The crowd in the AGDQ ballroom broke into a standing ovation when the IRC hack started up.

With all those problems out of the way, the team was finally able to reliably run arbitrary code through a real Pokémon Red cartridge plugged in to a Super Game Boy. From there, jumping to more serious control of the Super NES hardware was practically trivial. “There are a number of references in the Super Game Boy documentation that basically imply that there is no [memory] protection,” Cecil told Ars. “With what we have now we could do just about anything we want to the SGB including changing the border or triggering built-in sound effects. There’s nothing particularly of interest there, so we just bypass it altogether and go straight for the jugular by writing directly to SNES memory and having the SNES execute that instead.”

But how did the team get the live data from an IRC chat onto Super NES that doesn’t even have a modem (add-ons like XBand notwithstanding)?
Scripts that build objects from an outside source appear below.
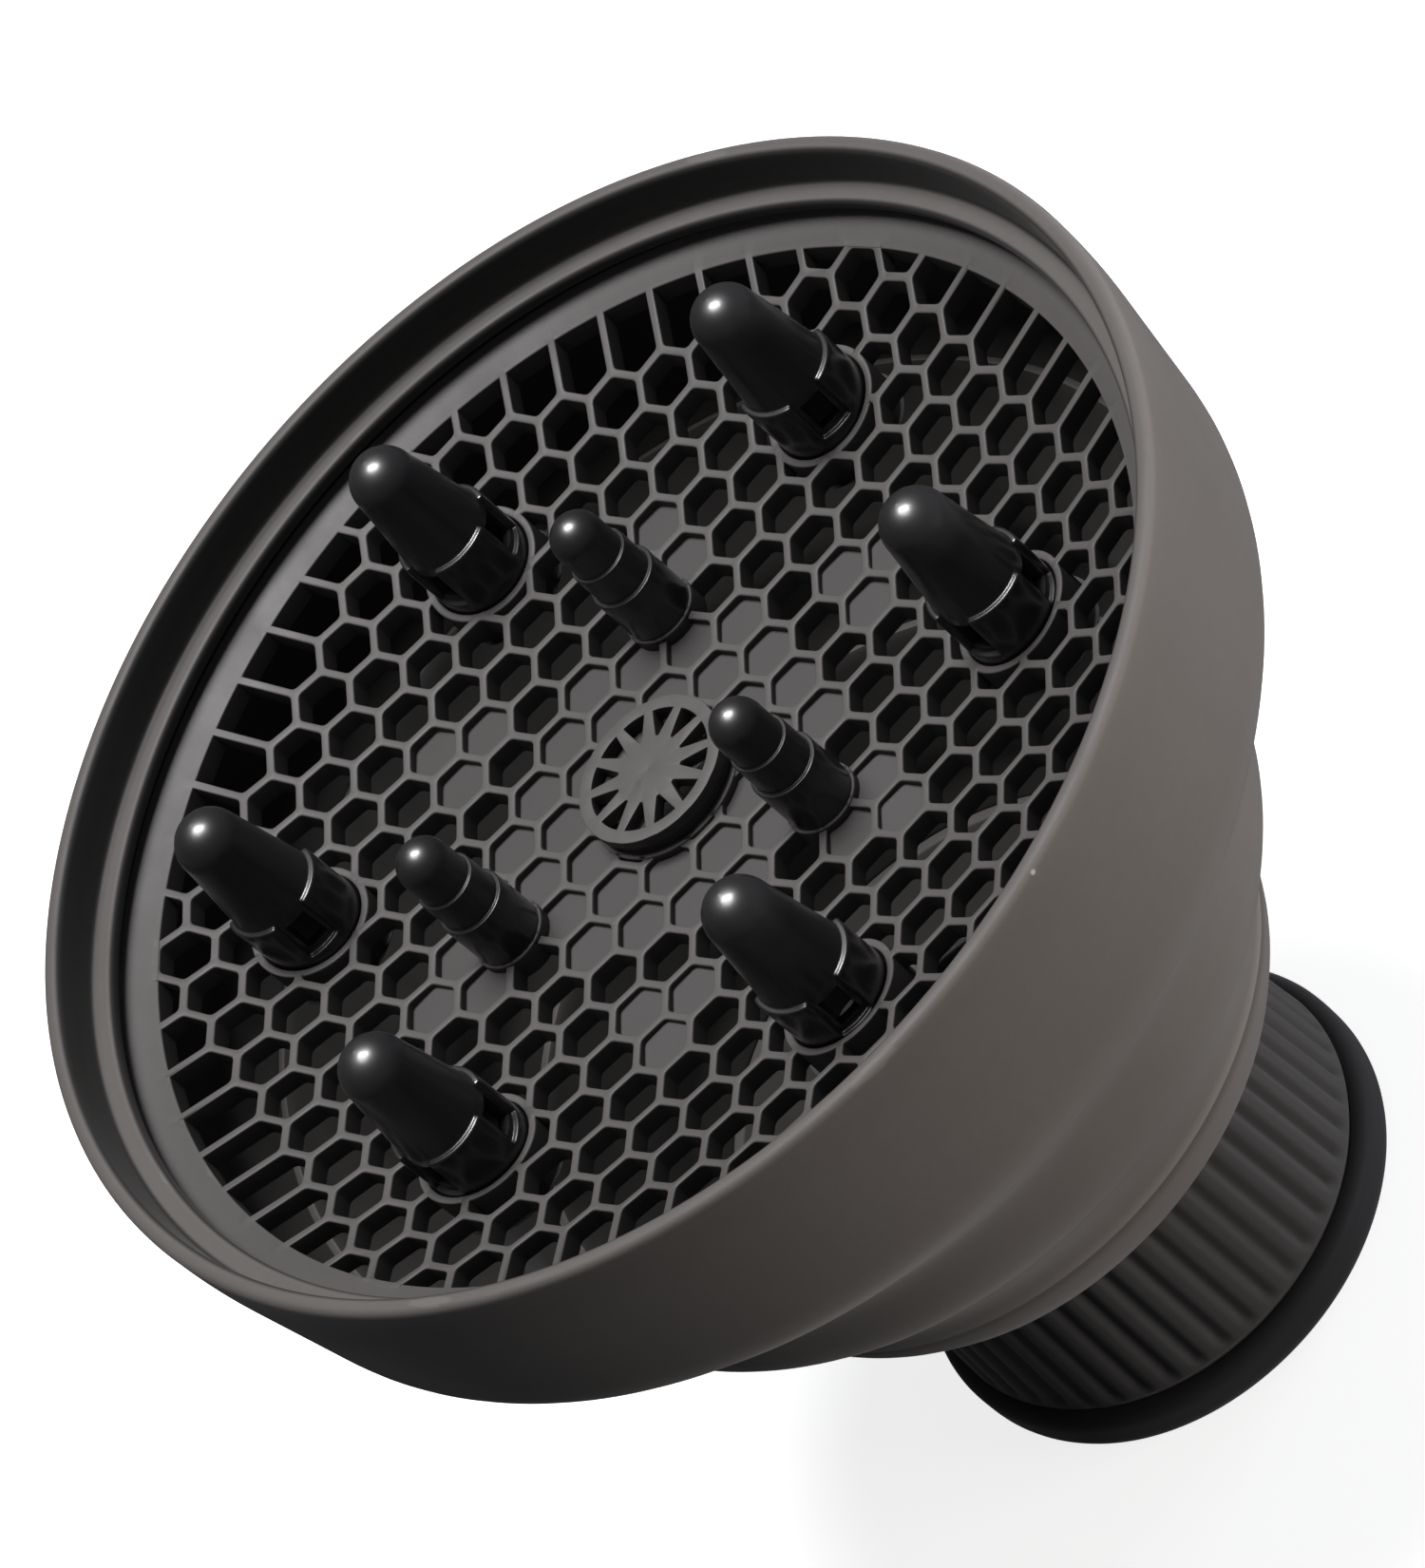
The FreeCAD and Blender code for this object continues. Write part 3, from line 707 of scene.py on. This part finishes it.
        def top(v, label, row=0):
            """Vertex of a region's top; row counts down its rounded edge."""
            group = self.group(label)
            x, y = points[v]
            z = self.top_height(label, math.hypot(x, y), sizes)
            edges = inward.get((v, group))
            if edges is None:
                return corner((v, group, 0), x, y, z)
            total = sum(edges, Vector((0, 0)))
            if total.length < 0.2:
                move = Vector((0, 0))
            else:
                total.normalize()
                move = total / max(0.45, total.dot(edges[0]))
            turn = math.pi / 2.0 * row / steps
            reach = rounding * (1.0 - math.sin(turn))
            drop = rounding * (1.0 - math.cos(turn))
            return corner((v, group, row), x + move.x * reach, y + move.y * reach, z - drop)

        def low(v, label):
            x, y = points[v]
            if self.same_low(label) == "collar":
                return corner((v, "low_collar"), x, y, GRILLE_LOW.z)
            return corner((v, "low"), x, y, face_height(math.hypot(x, y)) - sizes.grille)

        for t, (a, b, c) in enumerate(triangles):
            if labels[t] is None:
                continue
            faces.append((top(a, labels[t]), top(b, labels[t]), top(c, labels[t])))
            faces.append((low(c, labels[t]), low(b, labels[t]), low(a, labels[t])))
        for la, lb, v, w in steps_down:
            if rank[la] > rank[lb]:
                for row in range(steps):
                    faces.append((top(v, la, row), top(v, la, row + 1),
                                  top(w, la, row + 1), top(w, la, row)))
                under_v = low(v, la) if lb is None else top(v, lb)
                under_w = low(w, la) if lb is None else top(w, lb)
                faces.append((top(v, la, steps), under_v, under_w, top(w, la, steps)))
            if lb is not None and self.same_low(la) != self.same_low(lb):
                faces.append((low(v, la), low(w, la), low(w, lb), low(v, lb)))
        faces = [tuple(dict.fromkeys(face)) for face in faces]
        return vertices, [face for face in faces if len(face) > 2]

    def group(self, label):
        """Plate and collars share one level top."""
        return "plate" if label == "collar" else label

    def same_low(self, label):
        return "collar" if label == "collar" else "plate"


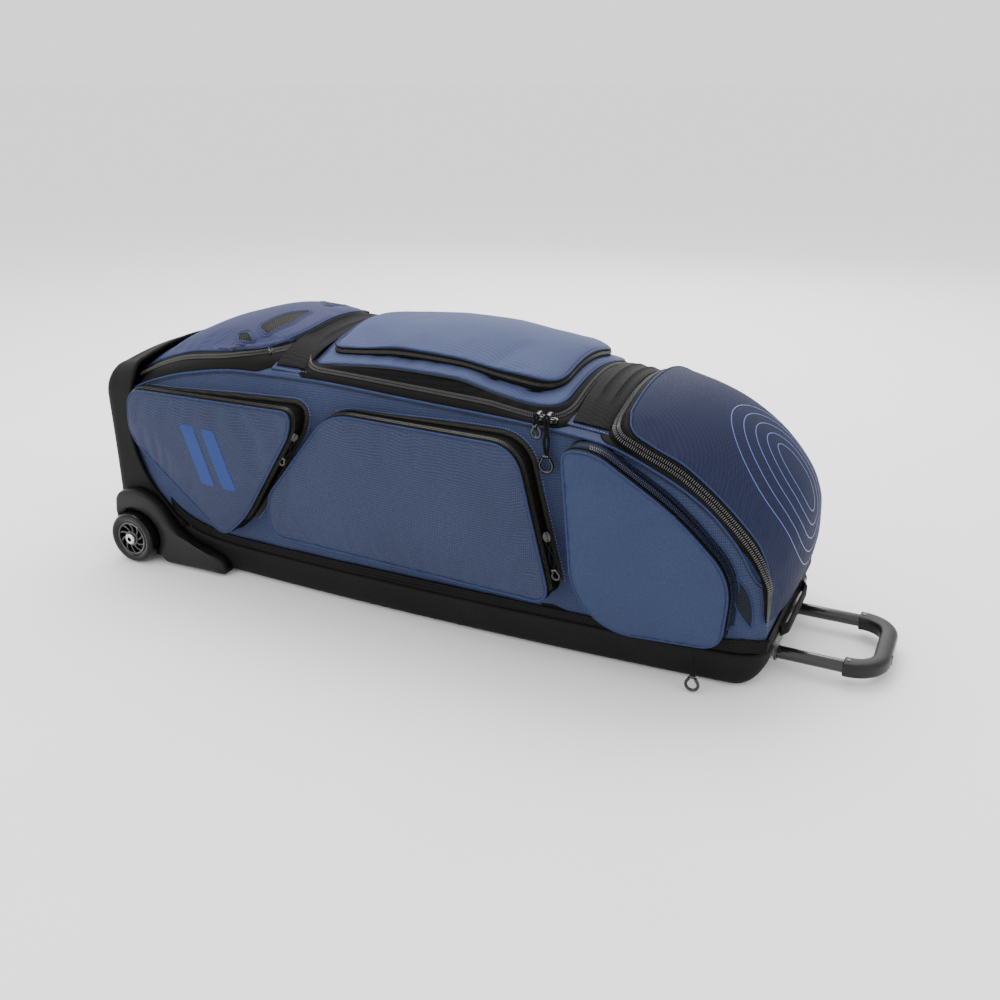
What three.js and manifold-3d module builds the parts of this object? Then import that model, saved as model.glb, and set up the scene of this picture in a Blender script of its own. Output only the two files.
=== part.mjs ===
// Wheeled team equipment bag: moulded tray and end wall, soft upper with three lids,
// six side pockets, two wheels and a telescoping handle.
// Millimetres, +Z up. x runs from the wheels to the handle, y across the bag.
// Everything is laid out from the wheel axle (x = 0) inside one group, and that group is
// shifted so that the part's origin is under the middle of its overall box.
import * as THREE from 'three';
import { mergeVertices } from 'three/addons/utils/BufferGeometryUtils.js';
import Module from 'manifold-3d';

const wasm = await Module();
wasm.setup();

// ---------- driving dimensions ----------
const SHELL_X = -50;          // outer face of the end wall at the wheels
const TRAY_END_X = 906;       // outer face of the tray at the handle
const GRIP_X = 1033;          // outer face of the grip at rest
const CENTRE_X = (SHELL_X + GRIP_X) / 2;
const SHELL_SEAM_X = 52;      // where the end wall meets the tray
const TRAY_H = 60;
const TRAY_HALF = 152;        // half width of the tray at its middle
const TRAY_WALL = 4.5;
const DOORWAY_HALF = 135.5;   // half width of the way through from the end wall to the tray
const BAND_H = 9.4;           // woven band between tray and fabric
const BODY_LOW = 70;          // lower edge of the fabric body
const FABRIC = 6;             // padded fabric wall
const LID_LOW = 1;            // lid underside above the body
const LID_TOP = 15;           // lid upper face above the body
const GAP = 0.3;              // clearance between touching pieces
const POCKET_ROOT = 148.6;    // |y| of a pocket's seam on the body
const POCKET_WALL = 5;
const FLAP_EDGE = 4;          // flap thickness at its seam
const FLAP_CROWN = 8;         // and at its middle
const WHEEL_R = 38;
const WHEEL_IN = 156.5;       // |y| of a wheel's inner face
const WHEEL_OUT = 180.5;      // |y| of a wheel's outer face
const ARCH_OUT = 164;         // |y| of the wheel arch's outer face; the wheel stands proud of it
const AXLE_R = 4;
const BEARING_R = 11;
const TUBE_Y = 61;            // |y| of the handle tubes
const TUBE_Z = 20;
const TUBE_R = 8;             // sliding tube
const GUIDE_R = 10;           // fixed guide tube
const GUIDE_X = 330;          // inner end of the guide tubes

// ---------- materials ----------
const paint = (color, roughness, metalness = 0) =>
  new THREE.MeshStandardMaterial({ color, roughness, metalness });
const EVA = paint(0x17181a, 0.8);
const NAVY = paint(0x2c3a5c, 0.85);
const DARK_NAVY = paint(0x1e2842, 0.85);
const WEBBING = paint(0x121213, 0.9);
const MESH = paint(0x101113, 0.9);
const MOULDED = paint(0x232427, 0.6);
const RUBBER = paint(0x111112, 0.45);
const STEEL = paint(0xb9bcc0, 0.3, 1);
const ENAMEL = paint(0x0c0c0d, 0.2, 0.3);
const BOARD = paint(0x3a3c40, 0.7);

const bag = new THREE.Group();
bag.position.x = -CENTRE_X;

function piece(name, geometry, material) {
  const mesh = new THREE.Mesh(geometry, material);
  mesh.name = name;
  bag.add(mesh);
}

// ---------- solids ----------
function signedVolume(geometry) {
  const p = geometry.attributes.position;
  const at = (i) => new THREE.Vector3().fromBufferAttribute(p, geometry.index.getX(i));
  let volume = 0;
  for (let i = 0; i < geometry.index.count; i += 3) {
    volume += at(i).dot(at(i + 1).cross(at(i + 2)));
  }
  return volume;
}

function solid(geometry) {
  geometry.deleteAttribute('normal');
  geometry.deleteAttribute('uv');
  const merged = mergeVertices(geometry, 1e-4);
  const triVerts = Uint32Array.from(merged.index.array);
  if (signedVolume(merged) < 0) triVerts.reverse();
  const vertProperties = Float32Array.from(merged.attributes.position.array);
  return new wasm.Manifold(new wasm.Mesh({ numProp: 3, vertProperties, triVerts }));
}

function geometryOf(manifold) {
  const mesh = manifold.getMesh();
  const geometry = new THREE.BufferGeometry();
  geometry.setAttribute('position', new THREE.BufferAttribute(mesh.vertProperties, 3));
  geometry.setIndex(new THREE.BufferAttribute(mesh.triVerts, 1));
  return geometry;
}

function cylinder(axis, radius, from, to, centre, sides = 16) {
  const geometry = new THREE.CylinderGeometry(radius, radius, to - from, sides);
  geometry.translate(0, (from + to) / 2, 0);
  if (axis === 'x') geometry.rotateZ(-Math.PI / 2).translate(0, ...centre);
  if (axis === 'y') geometry.translate(centre[0], 0, centre[1]);
  return solid(geometry);
}

function box(x0, x1, y0, y1, z0, z1) {
  const geometry = new THREE.BoxGeometry(x1 - x0, y1 - y0, z1 - z0);
  return solid(geometry.translate((x0 + x1) / 2, (y0 + y1) / 2, (z0 + z1) / 2));
}

// corners are [u, v, radius]; each corner is rounded with a curve
function roundedOutline(corners) {
  const shape = new THREE.Shape();
  corners.forEach(([u, v, radius], i) => {
    const corner = new THREE.Vector2(u, v);
    const before = new THREE.Vector2(...corners[(i + corners.length - 1) % corners.length]);
    const after = new THREE.Vector2(...corners[(i + 1) % corners.length]);
    const start = before.sub(corner).setLength(radius).add(corner);
    const end = after.sub(corner).setLength(radius).add(corner);
    if (i === 0) shape.moveTo(start.x, start.y);
    else shape.lineTo(start.x, start.y);
    shape.quadraticCurveTo(corner.x, corner.y, end.x, end.y);
  });
  shape.closePath();
  return shape;
}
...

As Cecil puts it, that process is just a bit of “stage magic.” The IRC data is actually being read by the Macbook controlling TASBot, which converts it via a Python script into sanitized, encoded button presses that can be sent by the control board and read by a program previously inserted onto the Super NES. The code repository that makes it all possible is available on GitHub, if you care to examine the special five-bit character mapping the team used to increase their data throughput (with special codes built in that allow for those popular Twitch emoticons).